===== DATA SECTION =====

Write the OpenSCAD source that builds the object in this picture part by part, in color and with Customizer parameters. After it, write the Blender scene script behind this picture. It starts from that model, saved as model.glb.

=====
===== DATA SECTION =====

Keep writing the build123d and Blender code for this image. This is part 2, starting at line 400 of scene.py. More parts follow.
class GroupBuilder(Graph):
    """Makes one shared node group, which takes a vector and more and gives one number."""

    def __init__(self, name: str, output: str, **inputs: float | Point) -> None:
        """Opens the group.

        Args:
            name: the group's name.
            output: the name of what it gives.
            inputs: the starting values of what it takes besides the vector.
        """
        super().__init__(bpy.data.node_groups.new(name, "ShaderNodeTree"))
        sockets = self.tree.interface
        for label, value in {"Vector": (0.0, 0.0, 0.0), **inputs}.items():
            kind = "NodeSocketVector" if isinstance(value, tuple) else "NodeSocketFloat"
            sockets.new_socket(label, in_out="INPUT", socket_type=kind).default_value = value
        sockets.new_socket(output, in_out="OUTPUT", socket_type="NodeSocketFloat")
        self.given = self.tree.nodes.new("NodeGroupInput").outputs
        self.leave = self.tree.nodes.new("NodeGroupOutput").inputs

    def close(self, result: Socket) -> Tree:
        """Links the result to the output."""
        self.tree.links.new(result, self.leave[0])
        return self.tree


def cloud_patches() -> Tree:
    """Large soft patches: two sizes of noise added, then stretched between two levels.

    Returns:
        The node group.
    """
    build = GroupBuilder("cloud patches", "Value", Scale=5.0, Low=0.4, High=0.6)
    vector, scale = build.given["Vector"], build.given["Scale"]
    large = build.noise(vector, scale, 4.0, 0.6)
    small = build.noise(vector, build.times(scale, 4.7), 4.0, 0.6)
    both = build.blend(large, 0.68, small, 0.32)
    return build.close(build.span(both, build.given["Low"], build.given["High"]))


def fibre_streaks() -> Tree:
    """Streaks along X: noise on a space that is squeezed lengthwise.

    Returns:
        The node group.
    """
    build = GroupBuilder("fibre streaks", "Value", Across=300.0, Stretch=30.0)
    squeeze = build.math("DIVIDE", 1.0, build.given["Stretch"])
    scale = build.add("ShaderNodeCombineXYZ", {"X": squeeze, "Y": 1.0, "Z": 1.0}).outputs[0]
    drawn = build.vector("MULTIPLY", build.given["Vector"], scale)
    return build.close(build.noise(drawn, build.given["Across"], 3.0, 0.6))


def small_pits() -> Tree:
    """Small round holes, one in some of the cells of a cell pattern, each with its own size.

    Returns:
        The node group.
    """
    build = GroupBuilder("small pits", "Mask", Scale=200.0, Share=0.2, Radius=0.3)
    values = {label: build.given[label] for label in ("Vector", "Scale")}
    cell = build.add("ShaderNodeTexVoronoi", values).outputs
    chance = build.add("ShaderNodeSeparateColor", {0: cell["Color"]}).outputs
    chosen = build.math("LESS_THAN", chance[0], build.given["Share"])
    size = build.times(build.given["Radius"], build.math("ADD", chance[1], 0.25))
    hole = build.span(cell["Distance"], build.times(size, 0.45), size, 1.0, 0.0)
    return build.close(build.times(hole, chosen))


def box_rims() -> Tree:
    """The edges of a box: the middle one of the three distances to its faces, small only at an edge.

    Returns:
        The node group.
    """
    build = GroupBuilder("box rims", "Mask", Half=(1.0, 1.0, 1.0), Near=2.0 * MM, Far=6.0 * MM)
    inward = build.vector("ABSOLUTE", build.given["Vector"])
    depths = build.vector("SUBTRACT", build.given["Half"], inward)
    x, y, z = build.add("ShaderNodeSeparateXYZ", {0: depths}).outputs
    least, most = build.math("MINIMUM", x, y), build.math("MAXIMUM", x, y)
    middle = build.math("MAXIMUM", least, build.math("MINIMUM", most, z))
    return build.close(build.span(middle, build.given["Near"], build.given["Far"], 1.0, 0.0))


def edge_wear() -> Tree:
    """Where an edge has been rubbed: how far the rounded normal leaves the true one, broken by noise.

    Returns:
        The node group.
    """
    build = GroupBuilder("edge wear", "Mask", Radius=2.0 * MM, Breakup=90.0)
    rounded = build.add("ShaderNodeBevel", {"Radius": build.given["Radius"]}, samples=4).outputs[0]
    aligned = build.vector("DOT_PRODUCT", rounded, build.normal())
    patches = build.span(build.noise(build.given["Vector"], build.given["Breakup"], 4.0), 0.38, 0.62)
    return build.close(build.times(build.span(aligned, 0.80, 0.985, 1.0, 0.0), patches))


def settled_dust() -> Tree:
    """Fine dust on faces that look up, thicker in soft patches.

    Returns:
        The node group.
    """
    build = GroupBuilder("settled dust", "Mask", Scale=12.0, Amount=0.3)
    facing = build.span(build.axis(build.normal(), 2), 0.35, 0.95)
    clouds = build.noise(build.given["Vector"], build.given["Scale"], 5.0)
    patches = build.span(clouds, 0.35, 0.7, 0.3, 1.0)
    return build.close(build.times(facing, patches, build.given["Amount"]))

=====

PROBLEM DESCRIPTION: Above are records; repeat only the lines starting at the line with "Keep writing the" and ending at the line with "between two levels.", exactly as they appear, both included.

THE OUTPUT:
Keep writing the build123d and Blender code for this image. This is part 2, starting at line 400 of scene.py. More parts follow.
class GroupBuilder(Graph):
    """Makes one shared node group, which takes a vector and more and gives one number."""

    def __init__(self, name: str, output: str, **inputs: float | Point) -> None:
        """Opens the group.

        Args:
            name: the group's name.
            output: the name of what it gives.
            inputs: the starting values of what it takes besides the vector.
        """
        super().__init__(bpy.data.node_groups.new(name, "ShaderNodeTree"))
        sockets = self.tree.interface
        for label, value in {"Vector": (0.0, 0.0, 0.0), **inputs}.items():
            kind = "NodeSocketVector" if isinstance(value, tuple) else "NodeSocketFloat"
            sockets.new_socket(label, in_out="INPUT", socket_type=kind).default_value = value
        sockets.new_socket(output, in_out="OUTPUT", socket_type="NodeSocketFloat")
        self.given = self.tree.nodes.new("NodeGroupInput").outputs
        self.leave = self.tree.nodes.new("NodeGroupOutput").inputs

    def close(self, result: Socket) -> Tree:
        """Links the result to the output."""
        self.tree.links.new(result, self.leave[0])
        return self.tree


def cloud_patches() -> Tree:
    """Large soft patches: two sizes of noise added, then stretched between two levels.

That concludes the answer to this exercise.